How to adjust the truss rod
OK - this is the moment you've all been waiting for!
Using the right tool and a well-fitting one as well (you don't want
to mess up the slot or nut shoulders!) insert it into the truss rod end.
If you want to apply relief to the neck you loosen the rod by
turning the rod end - the nut, slot, whatever - to the left, or anti clockwise.
If you want to straighten the neck and eliminate backbow, tighten the rod end to the right or clockwise.
Remember - "righty tighty"!
Apply a one-eighth turn at a time and sight the neck as described
above. If the neck is how you want it - stop! If not, apply another one-eighth turn and
sight it again. Repeat until the neck looks right.
If the rod won't shift, don't keep on trying to turn it. Take it to
a guitar tech. Similarly, if it squeaks or grates, leave well alone and take it to -
you've guessed it! - a tech.
The biggest danger is over tightening. In this case, the worst
scenarios are stripped threads on the rod, or even a snapped rod. In such cases, the
repair can often be more expensive than buying a new guitar. However, you have been
warned! If you're in any doubt about your own competency to do this job, take your guitar
to a tech and if you encounter a truss rod that won't co-operate, do the same!
Just use a little care and common sense and you should be OK.

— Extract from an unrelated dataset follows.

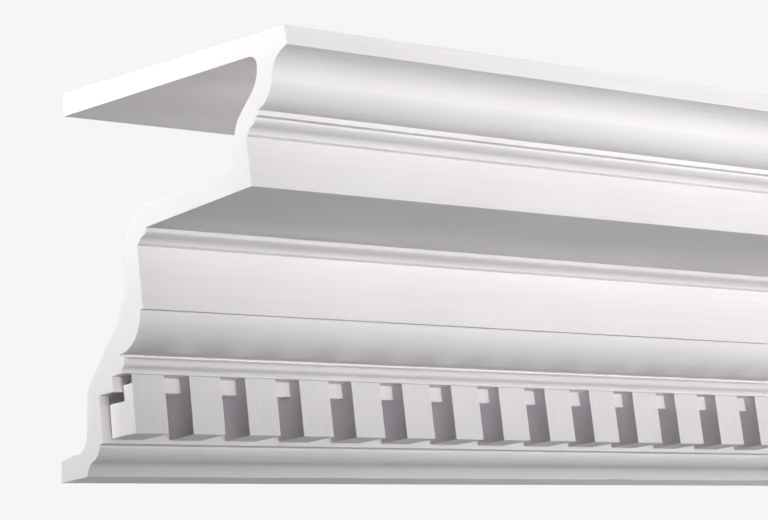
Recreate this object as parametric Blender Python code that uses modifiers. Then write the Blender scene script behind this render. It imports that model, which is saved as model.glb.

I realise that this tutorial is little more than an outline.
However, for those of you who want to learn more about this aspect of guitar maintenance
and everything else you can do yourself, the best book I've found is "Guitar Player
Repair Guide" by Dan Erlewine. It's a fantastic book with lots of tips and practical
advice from a guy who has looked after some of the greatest players' instruments.